%%
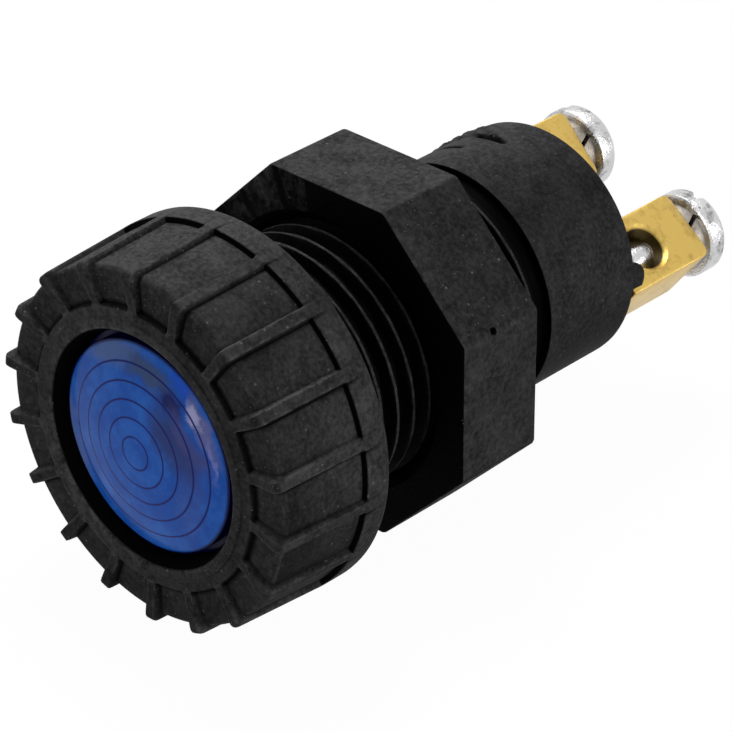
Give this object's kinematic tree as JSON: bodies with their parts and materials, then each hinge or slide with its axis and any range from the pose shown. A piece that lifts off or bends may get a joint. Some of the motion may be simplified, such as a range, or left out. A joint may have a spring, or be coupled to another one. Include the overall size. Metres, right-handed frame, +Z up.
{
  "type": "panel pilot light",
  "caption": "Round pilot light with a domed blue lens in a ribbed screw-on bezel, a threaded barrel with an octagonal lock nut, and brass screw terminals at the back.",
  "frame": {"origin": "on the barrel's axis, in the plane where the back of the bezel meets the front of the panel", "axes": "+Y along the barrel's axis from the lens to the terminals, +Z up with one flat of the nut level, +X to the right seen from the front"},
  "size_m": [0.032, 0.0603, 0.032],
  "materials": {
    "bezel_black": "satin, moulded",
    "housing_black": "satin, moulded",
    "nut_black": "satin, moulded",
    "blue_lens": "clear blue, moulded",
    "gasket_rubber": "matte",
    "phenolic": "satin",
    "brass_block": "bright, sawn and drilled",
    "brass_sheet": "rolled",
    "brass_screw": "turned",
    "nickel": "bright nickel plate",
    "spring_steel": "drawn wire",
    "bulb_glass": "clear",
    "cap_metal": "nickelled brass",
    "black_glass": "black glass bead",
    "solder": "soft, dull",
    "tungsten": "drawn"
  },
  "bodies": {
    "light_body": {"housing": "housing_black", "contact_base": "phenolic", "base_screws": "brass_screw", "lamp_socket": "brass_sheet", "socket_strap": "brass_sheet", "centre_strap": "brass_sheet", "strap_screws": "brass_screw", "contact_spring": "spring_steel", "terminal_block_1": "brass_block", "terminal_block_2": "brass_block"},
    "lens_carrier": {"lens": "blue_lens", "lens_gasket": "gasket_rubber"},
    "bezel_ring": {"bezel": "bezel_black"},
    "nut": {"lock_nut": "nut_black"},
    "washer_1": {"lock_washer_1": "nickel"},
    "screw_1": {"terminal_screw_1": "nickel"},
    "washer_2": {"lock_washer_2": "nickel"},
    "screw_2": {"terminal_screw_2": "nickel"},
    "bulb": {"bulb_glass": "bulb_glass", "bulb_cap": "cap_metal", "bulb_insulator": "black_glass", "bulb_contact": "solder", "bulb_stem": "bulb_glass", "bulb_filament": "tungsten"},
    "plunger": {"centre_contact": "brass_screw"}
  },
  "joints": [
    {"name": "bezel_advance", "type": "slide", "parent": "light_body", "child": "lens_carrier", "axis": [0, -1, 0], "range_m": [0, 0.0063]},
    {"name": "bezel_turn", "type": "hinge", "parent": "lens_carrier", "child": "bezel_ring", "pos_m": [0, 0, 0], "axis": [0, -1, 0], "range_deg": [0, 1260]},
    {"name": "nut_travel", "type": "slide", "parent": "light_body", "child": "nut", "axis": [0, 1, 0], "range_m": [-0.0083, 0.0055]},
    {"name": "washer_1_lift", "type": "slide", "parent": "light_body", "child": "washer_1", "axis": [0, 1, 0], "range_m": [0, 0.0018]},
    {"name": "screw_1_turn", "type": "hinge", "parent": "washer_1", "child": "screw_1", "pos_m": [0.00623, 0.048, -0.00187], "axis": [0, 1, 0], "range_deg": [0, 1080]},
    {"name": "washer_2_lift", "type": "slide", "parent": "light_body", "child": "washer_2", "axis": [0, 1, 0], "range_m": [0, 0.0018]},
    {"name": "screw_2_turn", "type": "hinge", "parent": "washer_2", "child": "screw_2", "pos_m": [-0.00623, 0.048, 0.00187], "axis": [0, 1, 0], "range_deg": [0, 1080]},
    {"name": "bulb_push", "type": "slide", "parent": "light_body", "child": "bulb", "axis": [0, 1, 0], "range_m": [0, 0.001], "stiffness_N_per_m": 500},
    {"name": "plunger_push", "type": "slide", "parent": "light_body", "child": "plunger", "axis": [0, 1, 0], "range_m": [0, 0.001], "deforming": ["contact_spring"]}
  ],
  "couplings": [
    {"joint": "bezel_advance", "follows": "bezel_turn", "m_per_rad": 0.00028648},
    {"joint": "screw_1_turn", "follows": "washer_1_lift", "rad_per_m": 10472},
    {"joint": "screw_2_turn", "follows": "washer_2_lift", "rad_per_m": 10472},
    {"joint": "plunger_push", "follows": "bulb_push", "ratio": 1}
  ]
}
%%
WHAT TO WORK ON
Of the lines in the material, how many include "bodies"? Respond with the number alone.

RESULT
2